Imagine an email Bob sent Charlie that says, “Do you want to grab lunch at noon?” Through past experience, The Algorithm predicts this document has nothing to do with the case. Most emails that Bob sent Charlie have nothing to do with the product, no other emails about lunch have anything to do with the product, and all other meetings related to the product took place at 10:00 AM. It has seen dozens of other emails from Bob to Charlie with almost the exact same text that were labeled irrelevant.
Every attorney reviewing documents for this case knows that Bob and Charlie came up with the idea for the relevant product at that particular lunch meeting, so this email is indisputably responsive to opposing counsel’s document requests. Stupid algorithm! Duh, this document is obviously relevant. Everyone knows that—didn’t it listen to Bob telling us this last week?
(But before we bash the algorithm too badly, note that a keyword search for the product name would never have caught this relevant document either.)

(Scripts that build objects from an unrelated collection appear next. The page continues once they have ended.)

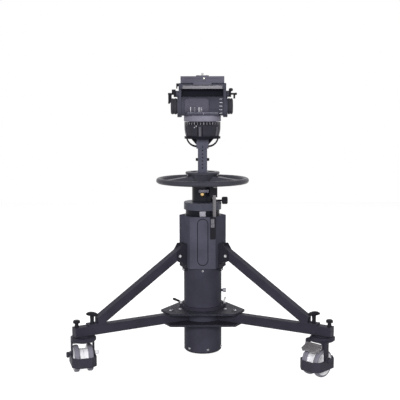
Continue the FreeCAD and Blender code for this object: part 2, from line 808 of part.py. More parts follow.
def tube_ring():
    """Ring on the upper plate with its two side clamp levers."""
    ring = pipe(hub_ring_r, tube_r, plate_top, plate_top + hub_ring_h)
    lever_z = plate_top + hub_ring_h
    for name, side, swing in (("left", -1, 28), ("right", 1, 78)):
        x = side * lever_at
        lug = rod(lever_boss_r * 1.3, (x, 0, plate_top), (x, 0, lever_z))
        ring = fused(ring, lug.cut(rod(tube_r, (0, 0, 0), (0, 0, tube_top))))
        hole = rod(screw_r + fit_gap, (x, 0, lever_z - hub_ring_h * 0.7), (x, 0, lever_z + overrun))
        ring = ring.cut(hole)
        r = lever_boss_r
        foot = -hub_ring_h * 0.6
        boss = lathe([(0, foot), (screw_r, foot), (screw_r, fit_gap), (r, fit_gap), (r, r),
                      (r * 0.6, r * 1.5),
                      (0, r * 1.5)], V(0, 0, 1), V(x, 0, lever_z))
        mid = lever_z + lever_boss_r * 0.8
        reach = V(side * lever_len, 0, lever_rise)
        long = reach.Length
        grip = lathe([(0, 0), (lever_r, 0), (lever_r, long - lever_r), (lever_r * 1.3, long),
                      (lever_r, long + lever_r), (0, long + lever_r)], reach, V(x, 0, mid))
        lever = fused(boss, grip)
        put(f"ring_lever_{name}", turned(lever, side * swing, x, 0))
    put("tube_ring", ring)


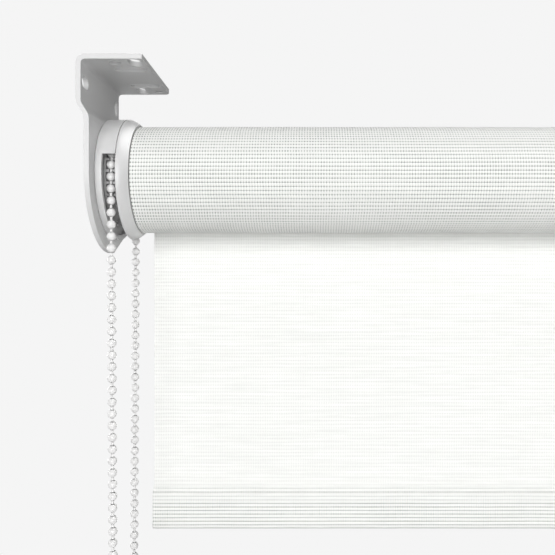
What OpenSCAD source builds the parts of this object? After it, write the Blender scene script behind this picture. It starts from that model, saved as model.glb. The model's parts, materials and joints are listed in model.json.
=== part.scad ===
// Roller blind: two steel brackets, a bead-chain clutch, a sprung idle end, a wound fabric
// roll with a weighted hem, and a chain tensioner. Millimetres. +X runs along the roller
// away from the chain, +Y points away from the room and +Z is up. The origin is the middle
// of the four ceiling slots, on top of the brackets' flanges.

/* [Blind] */
// Width over the outer faces of the two brackets
overall_w = 600; // [400:10:1800]
// Fabric that hangs below the roller's axis, hem band included
hang_len = 199; // [120:1:230]
// Thickness of the fabric
fabric_t = 0.55; // [0.3:0.05:0.8]

/* [Bracket] */
// Thickness of the steel sheet
sheet_t = 2.5; // [2.2:0.1:3]
// Depth from front edge to rear edge
bracket_depth = 63.4; // [60:0.2:66]
// Reach of the ceiling flange
flange_len = 32; // [31:1:40]
// Radius of the flange's rear free corner
corner_r = 3; // [1:0.5:6]
// Radius of the flange's front free corner
front_corner_r = 1; // [0.5:0.5:6]
// Drop from the ceiling to the roller's axis
axis_drop = 55.5; // [52:0.5:70]
// Distance of the roller's axis behind the middle of the bracket
axis_back = 7.5; // [4:0.5:9]
// Inside radius of the bend between flange and side plate
bend_r = 2; // [1:0.5:3]
// Sideways step of the side plate towards the roller
joggle = 4; // [3:0.1:4]
// Height of the step's upper end above the axis
joggle_top = 33.9; // [32.4:0.1:36]
// Height that the step takes up
joggle_h = 9.4; // [6:0.1:10]
// Distance behind the axis where the plate's round lower edge ends
round_end = 2; // [0:1:6]
// Height of the plate's lower rear corner below the axis
rear_corner = 28.2; // [20:0.1:30]

/* [Fixing holes] */
// End-to-end length of the ceiling slots
slot_len = 16; // [12:1:18]
// Width of the ceiling slots
slot_w = 6; // [4.5:0.5:6]
// Front-to-back spacing of the slots
slot_pitch = 29; // [24:1:32]
// Distance of the slots' middle from the bracket's outer face
slot_inset = 22; // [20:1:22]
// Front-to-back spacing of the flange's outer holes
hole_pitch = 50; // [48:1:51]
// Diameter of the front round hole
round_hole_d = 6; // [4:0.5:6]
// Diameter of the rear round hole
pilot_hole_d = 4.5; // [3.5:0.5:5]
// Distance of the near-side holes from the outer face
near_hole_inset = 17; // [15:0.5:18]
// Distance of the far-side holes from the outer face
far_hole_inset = 27; // [26.5:0.5:27]
// Front-to-back length of the flange's adjusting holes
long_hole_len = 11; // [8:0.5:11]
// Width of the front adjusting hole
front_long_w = 6.4; // [5:0.1:7]
// Width of the rear adjusting hole
rear_long_w = 5; // [4.5:0.1:6]
// Length and width of the side plate's level slot at the front
side_level_slot = [9.4, 6]; // [4:0.1:10]
// Length and width of the side plate's upright slot at the rear
side_upright_slot = [8.2, 5.2]; // [4:0.1:10]
// Distance of the level slot before the bracket's middle
side_front_y = 24.9; // [22:0.1:26]
// Distance of the upright slot behind the bracket's middle
side_rear_y = 26.6; // [22:0.1:27]
// Drop from the ceiling to the side plate's slots
side_hole_drop = 12; // [10:0.5:14]

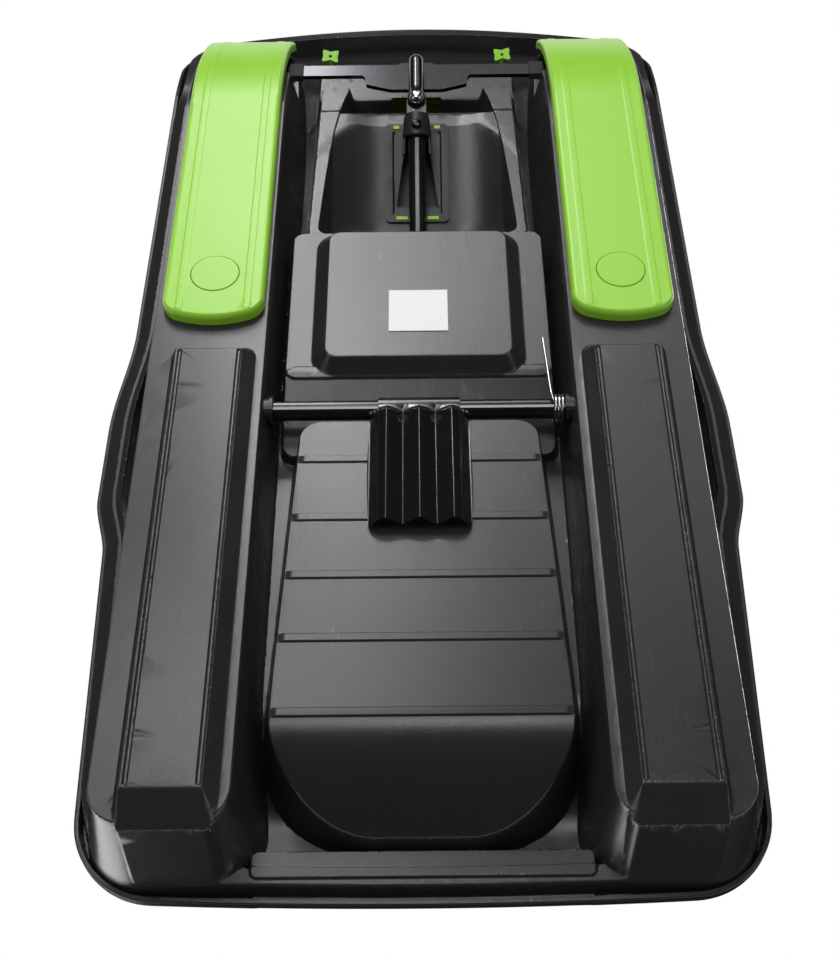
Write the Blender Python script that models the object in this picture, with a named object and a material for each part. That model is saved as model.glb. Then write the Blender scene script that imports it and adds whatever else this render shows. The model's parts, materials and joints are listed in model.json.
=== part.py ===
# A one-seat steerable sled: one moulded hull on two skis, steered by a wheel and stopped by a hand-worked claw.
# Units are metres, +Z is up, -Y is the front, and z = 0 is the snow under the skis and runners.
import math

import bmesh
import bpy
import numpy as np
from mathutils import Matrix, Vector
from mathutils.geometry import delaunay_2d_cdt

# Hull, overall
LENGTH = 1.196
WIDTH = 0.606
BULGE = 0.013
BULGE_START = -0.030
BULGE_FULL = 0.106
BULGE_HOLD = 0.190
BULGE_END = 0.258
REAR_TAPER = 0.011
FRONT_TAPER = 0.003
FRONT_CROWN = 0.050
REAR_CROWN = 0.009
FRONT_CORNER = 0.060
REAR_CORNER = 0.070
SHEET = 0.003
WALL_SHIFT = 0.0035
WALL_SLOPE = 6.0
EDGE_ROUND = 0.006

# Rim
DECK_Z = 0.125
LEDGE_Z = 0.101
LIP_Z = 0.113
LIP_WIDTH = 0.004
LEDGE_NEAR = 0.013
LEDGE_FAR = 0.026
FRONT_RISE = 0.030
RISE_START = -0.420
RIM_EDGE = 0.006

# Runner base, one each side, hollow from above
BASE_Z = 0.015
RIM_TO_BASE = 0.043
BASE_WIDTH = 0.112
BASE_NOSE = 0.143
BASE_TAIL = 0.030
BASE_OUTER = WIDTH / 2.0 - RIM_TO_BASE
BASE_INNER = BASE_OUTER - BASE_WIDTH
BASE_FRONT = -LENGTH / 2.0 + BASE_NOSE
BASE_REAR = LENGTH / 2.0 - BASE_TAIL
BASE_CORNER = 0.030

# Raised runner on the base
RUNNER_WIDTH = 0.064
RUNNER_FRONT = 0.096
RUNNER_TAIL = 0.022
RUNNER_INNER = (BASE_INNER + BASE_OUTER - RUNNER_WIDTH) / 2.0 - 0.004
RUNNER_OUTER = RUNNER_INNER + RUNNER_WIDTH
RUNNER_REAR = BASE_REAR - RUNNER_TAIL
RUNNER_SLOPES = {"inner": 1.40, "outer": 2.63, "front": 1.25, "rear": 0.63}

# Floor box between the runners, its side ledges and the channel behind it
BOX_Z = 0.030
BOX_HALF = 0.0925
BOX_FRONT = -0.094
BOX_REAR = 0.081
BOX_CORNER = 0.012
BOX_BEVEL_SLOPE = 1.23
SHELF_Z = 0.046
SHELF_HALF = BASE_INNER - 0.016
SHELF_FRONT = -0.110
SHELF_REAR = 0.095
POCKET_Z = 0.057
POCKET_REAR = 0.175

# Seat tub
TUB_Z = 0.032
TUB_FRONT = 0.161
TUB_FRONT_HALF = BASE_INNER - 0.0365
TUB_REAR_HALF = BASE_INNER - 0.0224
BOWL_LENGTH = 0.085
BOWL_REAR = LENGTH / 2.0 - 0.046
BOWL_START = BOWL_REAR - BOWL_LENGTH
BOWL_RISE = 0.058
BOWL_CORNER = 0.088
TUB_CORNER = 0.020
RIBS = (BOWL_START - 0.260, BOWL_START - 0.1945, BOWL_START - 0.133, BOWL_START - 0.070, BOWL_START)
RIB_WIDTH = 0.008
RIB_HEIGHT = 0.0018
GUTTER_HALF = BASE_INNER - 0.008
GUTTER_Z = 0.080
GUTTER_REAR_Z = 0.122
REAR_SHELF_Z = 0.100
REAR_SHELF_HALF = GUTTER_HALF
REAR_SHELF_FRONT = BOWL_REAR + 0.005
REAR_SHELF_REAR = BASE_REAR + 0.012

# Steering bay and the console above it
BAY_Z = 0.059
BAY_HALF = 0.110
BAY_FRONT = -0.375
BAY_REAR = -0.105
DOME_FRONT = -0.385
DOME_REAR = -0.122
DOME_FRONT_HALF = 0.060
DOME_REAR_HALF = 0.100
CEILING_FRONT = -0.309
CEILING_Z = 0.066
CEILING_SLOPE = 0.44
CEILING_TOP = 0.121
RIDGE_Z = 0.105
APRON_START = -0.428
APRON_Z = 0.078
APRON_SLOPE = 0.60
BAR_SLOT_FRONT = -0.430
BAR_SLOT_REAR = -0.374
BAR_SLOT_HALF = BASE_INNER + 0.066
BAR_SLOT_Z = 0.080

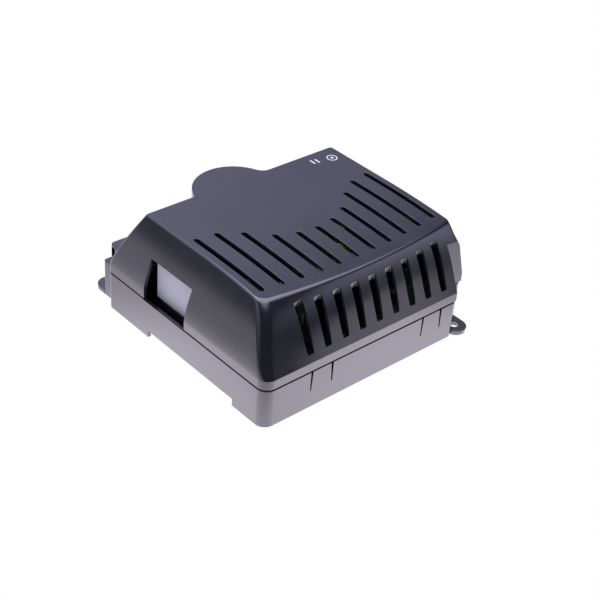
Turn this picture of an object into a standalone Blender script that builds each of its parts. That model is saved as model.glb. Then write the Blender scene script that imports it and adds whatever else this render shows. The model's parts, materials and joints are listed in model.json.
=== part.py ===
"""Variable frequency drive in a two-piece plastic case with a finned heat sink underneath.

Run with: blender --background --python part.py
Lengths below are millimetres, measured from the front left bottom corner of the base: X to the
right along the slotted front, Y to the back, Z up. The helpers turn them into metres, and one
empty moves the whole drive so that its origin is the bottom centre of its bounding box.
"""
import math

import bmesh
import bpy

MM = 0.001
GAP = 0.3

# Case
WIDTH = 168.5
BODY_DEPTH = 147.0
BASE_DEPTH = 160.0
HEIGHT = 70.5
WALL = 2.4
COVER_WALL = 2.2
BASE_TOP = 25.2
COVER_BOTTOM = 26.0
SKIRT_TOP = 33.5
FLOOR_UNDER = 5.5
FLOOR_TOP = 8.0
CORNER_R = 7.0
BACK_STEP_X = 5.0

# Corner notch at the front right, which leaves room for the right ear
NOTCH_X = 150.0
NOTCH_Y = 13.4

# Lean of the cover's walls between the skirt and the top
LEFT_LEAN = 14.0
LEFT_CURVE = 1.4
RIGHT_LEAN = 8.5
RIGHT_KNEE = 0.77
BACK_LEAN = 18.5
BACK_CURVE = 1.1
FRONT_LEAN = 17.0
FRONT_BOW = 4.7
FRONT_BOW_SPAN = 66.5
FRONT_MIDDLE = 87.5
FRONT_RISE = 34.5
TOP_FLAT_FROM = 75.0
TOP_DROOP = 0.0008
LEVELS = (26.0, 33.5, 38.0, 44.0, 50.0, 56.0, 60.0, 63.5, 66.5, 69.0, 71.5, 75.0)

# Hood over the plugs and round lobe over the choke
HOOD_RIGHT = 163.5
HOOD_BACK = 153.0
HOOD_TOP = 41.0
LOBE_X = 76.5
LOBE_Y = 122.3
LOBE_R = 26.8

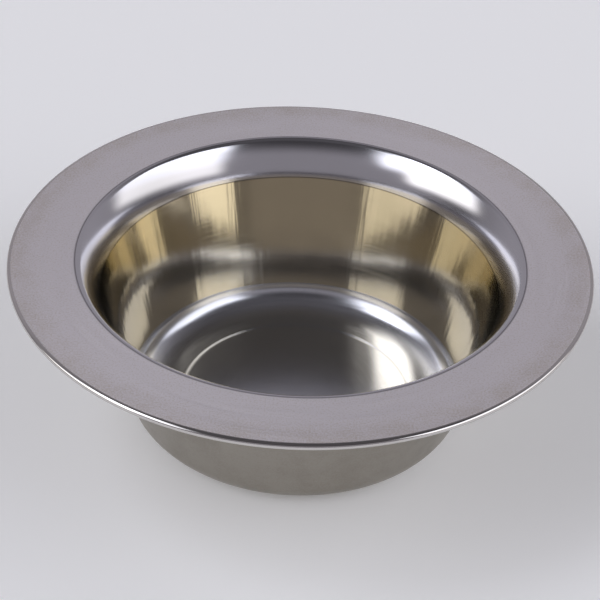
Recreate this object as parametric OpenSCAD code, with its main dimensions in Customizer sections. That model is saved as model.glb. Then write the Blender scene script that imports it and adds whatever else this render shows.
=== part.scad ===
// Shaving bowl: one dish spun from a single disc of stainless steel, with a wide flat rim.
// It is a solid of revolution about Z. The origin is at the centre of the ring it stands on.
// The sheet keeps its thickness in the rim and is drawn thinner in the wall and the floor.

/* [Rim] */
// Overall diameter of the rim
rim_d = 120; // [100:1:150]
// Thickness of the sheet in the flat rim
sheet_t = 1.3; // [0.8:0.1:2]
// Diameter at which the flat rim starts to turn down into the well
mouth_d = 92.3; // [76:0.1:112]
// Radius of the soft ease between the flat rim and its rounded edge
edge_ease_r = 2; // [1:0.1:4]
// Angle that the ease turns through before the full round begins
edge_ease_angle = 13; // [4:1:20]

/* [Well] */
// Overall height, from the standing ring to the top of the rim
bowl_h = 37.3; // [30:0.1:46]
// Thickness of the sheet in the wall and the floor
wall_t = 0.9; // [0.6:0.1:1.3]
// Radius in the angle under the rim, on the underside of the sheet
under_lip_r = 0.2; // [0.1:0.1:2]
// Slope at which the tight lip gives way to the long shoulder
lip_angle = 47; // [30:1:60]
// Radius of the polished shoulder, on the inside of the well
shoulder_r = 16; // [6:0.5:22]
// How far the wall leans out from the vertical
wall_lean = 14.4; // [4:0.1:22]

/* [Base] */
// Radius of the heel at the foot of the wall, on the inside of the well
heel_r = 5; // [1.5:0.1:9]
// Slope at which the heel gives way to the wider dish of the floor
heel_angle = 22; // [10:1:55]
// Radius of the dish between the heel and the standing ring, on the inside of the well
dish_r = 12; // [4:0.1:24]
// Width of the flat ring that the bowl stands on
foot_w = 2.4; // [1:0.1:4]
// How far the middle of the floor is pressed up inside that ring
panel_rise = 0.15; // [0.05:0.05:0.8]
// Smaller radius of the two bends at the edge of the pressed-up middle
panel_bend_r = 3; // [1:0.1:5]

/* [Hidden] */
$fn = 180;

// Largest turn between neighbouring points of a bend, in degrees
bend_step = 4;

rim_r = rim_d / 2;
mouth_r = mouth_d / 2;
lip_r = under_lip_r + sheet_t;
wall_angle = 90 - wall_lean;
wide_bend_r = panel_bend_r + wall_t;
panel_angle = acos(1 - panel_rise / (panel_bend_r + wide_bend_r));

// The round is what is left of the sheet's thickness below the ease
edge_round_r = (sheet_t - edge_ease_r * (1 - cos(edge_ease_angle))) / (1 + cos(edge_ease_angle));
ease_start_r = rim_r - edge_round_r - (edge_ease_r - edge_round_r) * sin(edge_ease_angle);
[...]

We don’t realize that (today’s) AI does not have access to all the data we do. The data we have access to is much more diverse. We have our entire life experience and all the inferences we can draw from that. We have access to the collective knowledge of our colleagues—a small expression can tell you if a statement you made was interesting, doubtful, or taboo. AI might have learned from “big data,” but imagine if you could only learn from words and no pictures, feelings, or experiences. It would be a bit harder to contextualize. And without context they’re easily confused by inconsistent data. (For the record: I’m right there with you, algorithm.) We are advantaged with our ability to think about thinking. We can gather more evidence when things seem contradictory, evidence from sources—like talking to people—that AI cannot access.
Another mistake would be pedagogical oversimplification. Unlike children, AI does not benefit from oversimplification, intentionally mislabeling your data to “simplify” the task is subtle and likely counterproductive.
Consider a well-intentioned AI consultant cautioning reviewers to label documents on the four corners of the document—she explains that the AI will be confused if attorneys tell it a document is relevant for reasons it can’t understand. These emails about lunch are a conundrum! They don’t have the product name anywhere in them, so how would the AI understand that they’re relevant? The attorney may think that they should teach the AI that these emails aren’t relevant even though the attorneys know they are. Oops—if most of the emails about lunch were relevant, the AI would have figured out it was an important word. Instead, we confused it by thinking about our own thinking.
Now, let’s imagine a slightly different scenario where Bob and Charlie frequently met for lunch to discuss the product. Most of the reviewers were paying attention when the case team explained that they are legally obligated to produce these kinds of documents. Even though a few attorneys labeled some of these emails not responsive, most of the team got them right and the algorithm keeps insisting that they are responsive. Good algorithm! It’s helping to correct human mistakes.
(And who would have guessed that the search term “Bob AND Charlie AND lunch” would have yielded so many responsive documents?)
But of course, the algorithm is not a conscious being with goals, desires, or critical thinking skills. It was designed and engineered for a specific purpose, and many factors inform its limitations. If we must imagine AI algorithms as sentient creatures, try to keep the following in mind:
- They can only learn from examples. Sometimes they need lots of examples. If too many examples are inconsistent or contradictory, they get confused.
- They cannot pay attention to evidence that’s not actually in the examples given to the algorithm. If it is not in the dataset or if developers don’t explicitly feed it in, the algorithm cannot use it.
- They should be tested and evaluated every time you use them on new data. It won’t necessarily work well this time just because it worked well last time. And as always, pay attention to the confidence interval, not the point estimate.
Please don’t take any of this too literally. There are lots of learning algorithms and different approaches to feature extraction. Every product works differently, and it’s important to understand what works and what doesn’t for the product you’re using. Hopefully, developers will catch up and find ways to predict almost anything. Then humans only need to worry about being consistent with each other and with themselves. (Why is that so hard for us? Dear economists, how rational are we really?)